Le village aux portes du paradis : un regard tendre sur l’importance de la famille en temps de conflit.

Dans le désert de Somalie, près de la mer se dresse Paradis, un petit village où vivent Mamargade, son fils Cigaal et sa sœur Araweelo. Mamargade cumule les petits boulots pour subvenir aux besoins de son fils et de sa sœur, en plein divorce. Alors que la guerre civile fait rage dans le pays, Araweelo et Mamargade tentent désespérément de continuer leur vie. Araweelo est une femme discrète au fort tempérament. Elle veut ouvrir son propre atelier de couture et ne recule devant rien pour réaliser son souhait. Lorsque les conflits s’intensifient près du village, Mamargade doit prendre la dure décision d’envoyer son fils dans un internat, pour sa sécurité et lui assurer une éducation. Le village aux portes du paradis est un film intime, au plus proche d’une réalité violente à laquelle s’adapte tant de monde.

Le village aux portes du paradis est le premier long métrage du réalisateur d’origine somalienne et autrichienne Mo Harawe. Dans son film, le réalisateur explore l’aspect géopolitique paradoxal de la Somalie, un pays en proie à de nombreux conflits qui mettent à mal la sécurité de ses habitants et le développement du pays, malgré des paysages à couper le souffle, le littoral et ses plages. Paradis, le village où se déroule le film, fictif, est un moyen pour le réalisateur d’explorer ce paradoxe. Le village en bord de mer semble être un endroit idéal, la vie n’y est pas parfaite mais le cadre peut laisser flotter une idée de calme et de paix. Pourtant, le film s’ouvre sur un extrait de journal télévisé anglophone concernant les attaques au drone en Somalie.

Mo Harawe avait dès le début du projet à cœur de conter un récit le plus réaliste possible au travers de personnages humains, parfois maladroits, mais dont l’amour et les désirs rappellent cette humanité. Mamargade ment à sa sœur et à son fils, il vole de l’argent à Araweelo pour payer l’éducation de Cigaal, il enchaîne les boulots et se met en danger. Chaque décision de Mamargade, pourtant maladroite, témoigne de son envie d’aider ceux qu’il aime. Araweelo est une femme froide, elle semble distante et pourtant, elle reste toujours aux cotés de sa famille, elle est loyale et ambitieuse.

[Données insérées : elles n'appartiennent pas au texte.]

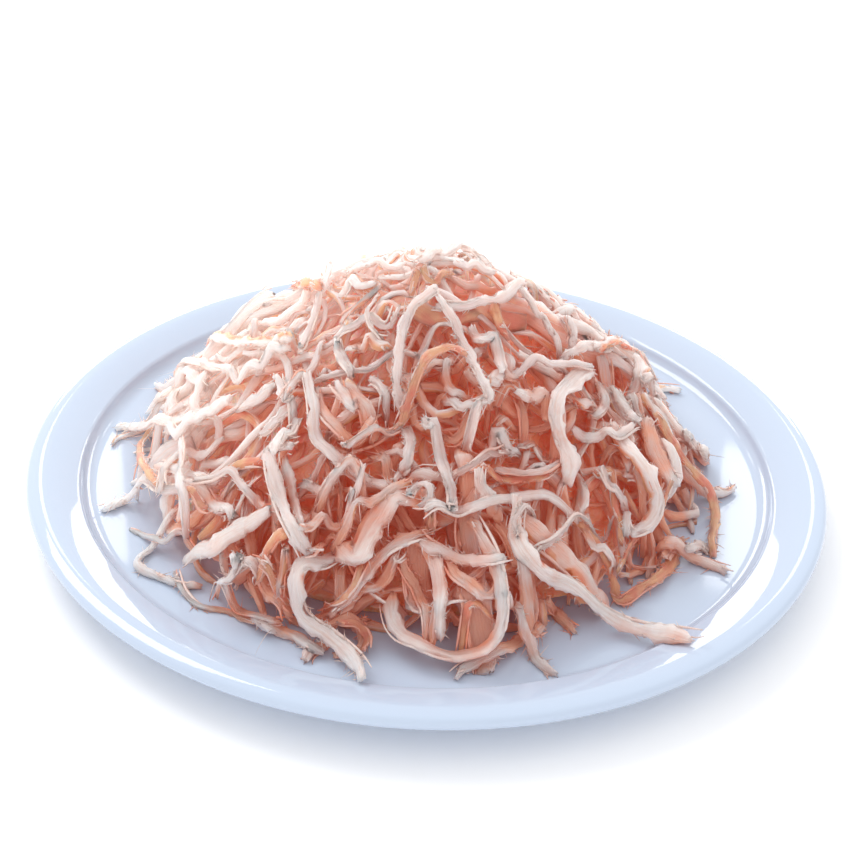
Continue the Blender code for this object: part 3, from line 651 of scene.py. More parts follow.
def upper_profile():
    """The plate's upper side as radius and height, from the middle to the lip."""
    plate = plate_settings()
    cove = arc(plate.well_radius, plate.floor_top + COVE, COVE, -90, -WALL_LEAN, COVE_STEPS)
    lean = math.radians(WALL_LEAN)
    middle_radius = cove[-1][0] + SHOULDER * math.cos(lean)
    middle_height = cove[-1][1] - SHOULDER * math.sin(lean)
    shoulder = arc(middle_radius, middle_height, SHOULDER, 180 - WALL_LEAN, 90 + RIM_RISE, SHOULDER_STEPS)
    inner = shoulder[-1]
    rim = []
    for share in (0.25, 0.5, 0.75, 1.0):
        radius = inner[0] + share * (RIM_CREST_RADIUS - inner[0])
        height = inner[1] + share * (plate.rim_top - inner[1])
        rim.append((radius, height + 4 * RIM_CROWN * share * (1 - share)))
    lip = arc(plate.radius - LIP, plate.rim_top - LIP_DROP, LIP, LIP_TURN, -LIP_TURN, LIP_STEPS)
    return [(POLE, plate.floor_top)] + cove + shoulder[1:] + rim + lip


def lower_profile():
    """The plate's underside, from the lip back to the middle."""
    plate = plate_settings()
    foot = [(FOOT_OUTER, WELL_UNDERSIDE), (FOOT_OUTER - FOOT_EDGE, FOOT_EDGE),
            (FOOT_OUTER - 2 * FOOT_EDGE, 0.0), (FOOT_INNER + 2 * FOOT_EDGE, 0.0),
            (FOOT_INNER + FOOT_EDGE, FOOT_EDGE), (FOOT_INNER, WELL_UNDERSIDE)]
    rim = [(plate.radius - 3 * LIP, RIM_UNDERSIDE), (plate.well_radius + 2 * COVE, WALL_UNDERSIDE),
           (plate.well_radius + COVE / 2, WELL_UNDERSIDE + UNDERSIDE_STEP)]
    return rim + foot + [(POLE, WELL_UNDERSIDE)]


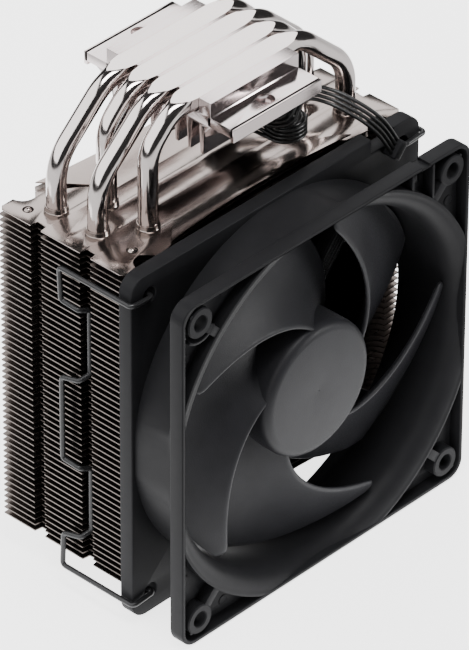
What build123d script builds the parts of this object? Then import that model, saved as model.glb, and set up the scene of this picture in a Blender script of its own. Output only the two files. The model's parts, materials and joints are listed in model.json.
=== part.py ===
from build123d import *
import os
from math import cos, pi, radians, sin, sqrt, tan

# Tower cooler for a processor, standing with its contact face up.
# Origin: centre of the contact face.
# +Z out of that face, +X along the heat pipes, +Y from the fan to the fins.

# ---- driving dimensions, mm ----
fin_count = 54
fin_pitch = 2.05
fin_thickness = 0.4
fin_width = 116.0
fin_depth = 49.2
fin_top_z = -37.0
collar_wall = 0.55
fins_per_group = 13

pipe_d = 6.0
pipe_pitch = 8.2
pipe_flat_width = 7.0
pipe_flat_height = 5.3
pipe_flat_corner_r = 2.6
pipe_axis_z = -2.3
pipe_bend_x = 20.5
outer_leg_x = 47.0
inner_leg_x = 35.0
outer_bend_r = 16.0
inner_bend_r = 12.0
outer_slope = 42.0
inner_slope = 45.0
pipe_tail = 2.5
pipe_tip_r = 1.8
wick_d = 4.0
wick_setback = 3.0

block_length = 36.2
block_width = 41.0
base_width = 59.0
step_height = 4.9
wing_thickness = 3.0
lip_height = 1.2
lip_width = 1.3
wing_hole_d = 5.4
wing_hole_y = 24.8
tine_pitch = 4.9
tine_count = 8
tine_length = 10.5
tine_root_half = 1.1
tine_tip_half = 0.6
comb_web = 0.8
comb_edge = 3.4
brace_reach = 5.0
brace_foot = 2.0
brace_drop = 4.2

fan_size = 120.0
fan_depth = 25.0
fan_gap = 0.3
fan_axis_z = -96.0
hole_spacing = 105.0
hole_d = 5.0
boss_d = 9.7
flange_thickness = 5.0
flange_corner_r = 5.5
rim_wall = 1.3
bore_r = 57.3
duct_r = 59.2
mouth_r = 63.0
pocket_depth = 4.0
strut_angle = 49.0
strut_width = 7.0
motor_disc_r = 22.3
bearing_tube_r = 4.5
bearing_r = 3.5

hub_r = 22.0
hub_wall = 1.6
hub_front = -9.5
hub_rear = 5.5
blade_count = 5
blade_tip_r = 56.2
blade_thickness = 1.5
blade_first_angle = 94.0
blade_sweep = 64.0
blade_chord = 62.0
blade_front = -8.0
blade_rear = 6.2
shaft_d = 3.0
running_clearance = 0.04

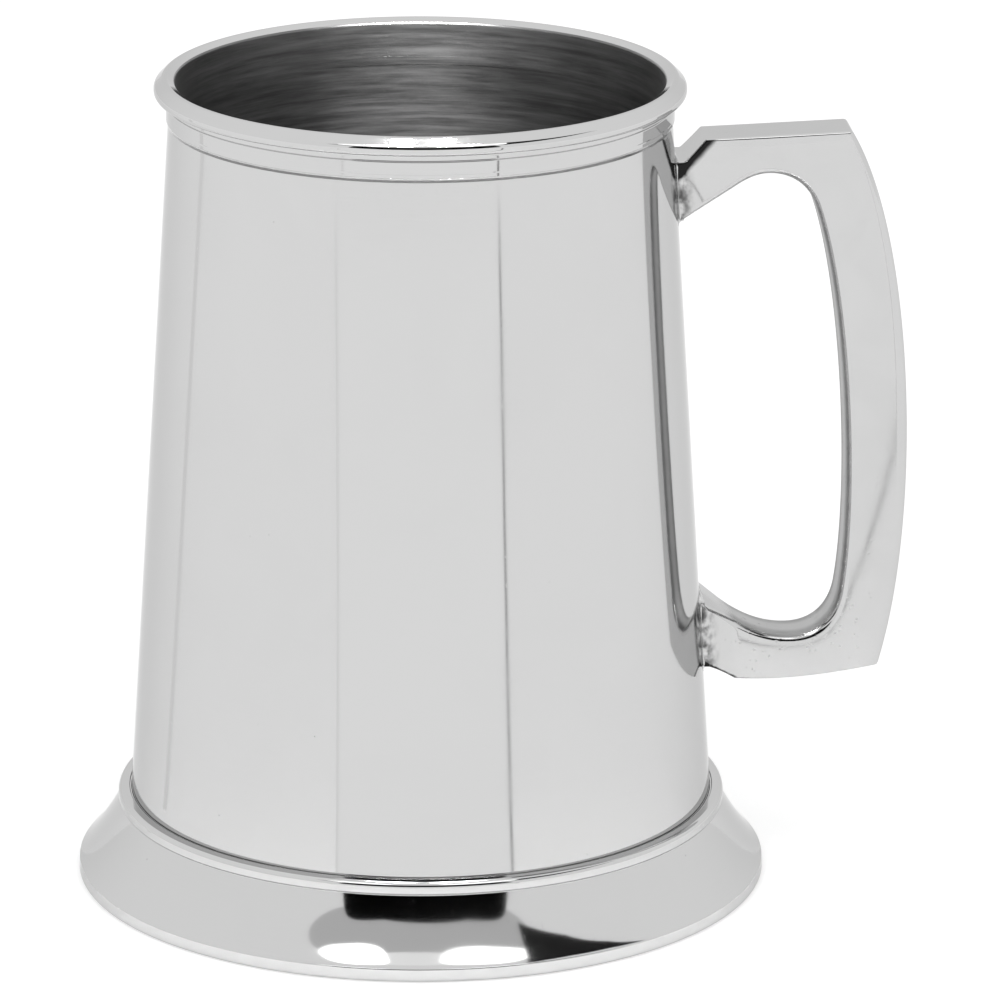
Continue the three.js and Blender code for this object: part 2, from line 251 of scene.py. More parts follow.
mouth_mount = spin("turned_mouth_mount", turned([
    (BORE, MOUNT_BOTTOM, SCRAPED),
    (BAND, MOUNT_BOTTOM, 0.04),
    (BAND, SCORE - SCORE_WIDTH / 2, 0.05),
    (BAND - SCORE_DEPTH, SCORE, 0.05),
    (BAND, SCORE + SCORE_WIDTH / 2, 0.05),
    (BAND, BAND_TOP, 0.2),
    (NECK, BAND_TOP + 0.14, 0.3),
    (NECK, CREST - 2.9, 0.7),
    (LIP, CREST - 2.6, 0.9),
    (LIP, CREST - 1.3, 1.1),
    (LIP - 1.6, CREST + 0.17, 0.8),  # its rounding brings the top back to the crest
    (BORE, CREST - 0.7, 0.4),
]))

# %% [markdown]
# ## The foot
# Spun from one disc: a collar that the barrel sits in, a small roll round its top, a steep neck, a hollow
# cove and a nearly upright edge, with the sheet turned in underneath so that it rests on a smooth ring.
# The cove is one Bezier curve, steep at the top and flatter towards the edge, because every shape of light
# on the foot is drawn by how evenly this curve turns. Straight facets would break the shapes into steps.

# %% Spin the foot
FOOT_SHEET = 1.4
COLLAR_DEPTH = 2.9
HEM = 3.3  # width of the turned-in ring
roll_radius = barrel_radius(FOOT_TOP) + FILM + 1.7
collar_low = FOOT_TOP - COLLAR_DEPTH

cove_foot, cove_top = (FOOT_RADIUS - 0.15, 1.95), (roll_radius - 0.28, FOOT_TOP - 2)

foot = spin("spun_foot", turned([
    (FOOT_RADIUS - HEM, 0, 0.35),
    (FOOT_RADIUS, 0, 0.45),  # the edge that meets the table
    (*cove_foot, 0.8),
    *bezier([cove_foot, (FOOT_RADIUS - 1.9, 3.4), (roll_radius + 1.42, 7.85), cove_top], 28)[:-1],
    (*cove_top, 0.12),
    (roll_radius, FOOT_TOP - 1.72, 0.5),
    (roll_radius, FOOT_TOP, 1.2),
    (barrel_radius(FOOT_TOP) + FILM, FOOT_TOP, 0.06),
    (barrel_radius(collar_low) + FILM, collar_low, 0.1),
    (roll_radius - 1.6, 9.6, 0.5),
    (roll_radius, 6.7, 7),
    (FOOT_RADIUS - 1.5, 1.75, 0.3),
    (FOOT_RADIUS - 1.5, FOOT_SHEET, 0.2),
    (FOOT_RADIUS - HEM, FOOT_SHEET, 0.35),
]))

# %% [markdown]
# ## The base disc
# A shallow dish pushed up in the middle, with its edge turned down to take the solder. It shows from
# underneath and at the bottom of the drink. The crown is one smooth parabola, sampled by a formula.

# %% Dish the base disc
BASE_SHEET = 1.4
FLANGE = 2.1
base_rim = BARREL_BOTTOM + FLANGE
crown = base_high[2] - base_rim
flat_edge = base_high[1] - BASE_SHEET - 3


def dome(low, radius, rise, steps=14):
    """Corners of a shallow dome from its edge to the axis."""
    shares = [1 - k / steps for k in range(steps + 1)]
    return [(radius * s, low + rise * (1 - s * s), 0) for s in shares]


base_disc = spin("dished_base", turned(
    list(reversed(dome(base_rim - BASE_SHEET, flat_edge, crown)))
    + [
        (base_high[1] - BASE_SHEET, base_rim - BASE_SHEET, 0.5),
        (base_high[1] - BASE_SHEET, BARREL_BOTTOM, 0.15),
        (base_high[1], BARREL_BOTTOM, 0.15),
        (barrel_radius(base_rim) - SHEET - FILM, base_rim, 0.5),
    ]
    + dome(base_rim, flat_edge, crown),
    closed=False,
), closed=False)

# %% [markdown]
# ## Solder between the round pieces
# The solder fills each thin gap and shrinks back a little as it sets, which draws the fine line where two
# pieces meet. Round the mouth it is wiped over the edges instead: inside, it covers the joint with a film
# thinner than a hair, and outside it fills the step under the band with a small slope.

# %% Solder rings
SHRINK = 0.12  # how far the solder stops short of an open edge
GAP = 0.05  # its clearance from the metal on each side


def cone_ring(name, low, high, inner, outer):
    """A ring that follows the barrel's cone, between two offsets from its outer radius."""
    return spin(name, turned([
        (barrel_radius(low) + inner, low, 0.04),
        (barrel_radius(low) + outer, low, 0.04),
        (barrel_radius(high) + outer, high, 0.04),
        (barrel_radius(high) + inner, high, 0.04),
    ]))


WIPED = 0.012  # how proud the solder stands where it was wiped over both edges
WIPE_REACH = 0.4  # how far it was wiped past them
FEATHER = 0.003  # rounding of its thinned-out edges
TUCK, SHY = 0.2, 0.015  # how far it starts inside the joint, and stops short of the band's face
LIFT = 0.01  # its clearance from the cut ends, and how far its outer tip sinks into the barrel

mouth_seam = spin("mouth_seam", turned([
    (BORE + WIPED, BARREL_TOP - 1.5 * WIPE_REACH, FEATHER),  # the barrel is already wider here
    (BORE + TUCK, BARREL_TOP + LIFT, 0),
    (MOUTH_RADIUS - TUCK, BARREL_TOP + LIFT, 0),
    (barrel_radius(BARREL_TOP - WIPE_REACH) - LIFT, BARREL_TOP - WIPE_REACH, 0),
    (BAND - SHY, MOUNT_BOTTOM - LIFT, LIFT),
    (BORE + TUCK, MOUNT_BOTTOM - LIFT, 0),
    (BORE - FEATHER, MOUNT_BOTTOM + WIPE_REACH, FEATHER),
    (BORE - WIPED, BARREL_TOP + FILM / 2, 0.3),
]))
foot_seam = cone_ring("foot_seam", BARREL_BOTTOM, FOOT_TOP - SHRINK, GAP, FILM - GAP)
base_seam = cone_ring("base_seam", BARREL_BOTTOM + SHRINK, base_rim - SHRINK,
                      GAP - SHEET - FILM, -SHEET - GAP)

# %% [markdown]
# ## The handle seen from the side
# A cast handle starts as two lines on a drawing, the outside of the loop and the inside. Here each line
# runs from the upper joint round to the lower one. Points are given as a stand-off from the barrel and a
# height, so the loop leans with the barrel as the real one does. Long sweeps are Bezier curves, and the
# crisp corners get a small rounding from the same helper that the turned pieces use.

# %% Draw the two sides of the loop
SAG = 1.87  # how far the lower arm hangs below its outer corner
TOP, BOTTOM = handle_high[2], handle_low[2] + SAG
HALF_WIDTH = 4.25
REACH = 33.17  # barrel to the outside of the grip
CORNER = REACH - 6.45  # where the two outer corners stand
BUTT_GAP = 0.1  # the casting stops this far from the barrel, inside the solder
UPPER_BUTT, LOWER_BUTT = (TOP - 13.43, TOP - 4.1), (BOTTOM + 1, BOTTOM + 11.5)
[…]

Le tournage du film s’est fait en Somalie et le réalisateur a tenu à ce que l’équipe du film soit entièrement locale. Ces choix participent à l’atmosphère intime et parfois proche du documentaire. Les acteurs du film à l’exception de l’actrice d’Araweelo se trouvaient pour la première fois devant la caméra. On ressent en regardant le film tout le travail de Mo Harawe dans la création d’une œuvre simple mais résolument engagée.

Le village aux portes du Paradis est un très beau film. Mostafa el-Kashef, le directeur de la photographie et Mo Harawe ont collaboré ensemble sur ce long métrage pour la première fois et ont tous les deux eu à cœur de rendre le film le plus authentique possible par l’image. Il était important pour eux d’éviter les clichés vus habituellement dans les films tournés sur le continent africain. La mise en scène, bien que simple, se construit autour de la beauté des paysages, de la couleur des vêtements, des bâtiments. Une harmonie naturelle se crée dans les plans et accompagne le récit à l’image d’un conte. Mo Harawe garde son désir d’authenticité dans la mise en scène du film tout en y instaurant une poésie naturelle.

Le village aux portes du paradis est un film poétique, où l’importance des liens familiaux nous rappelle que tout vaut la peine d’être vécu.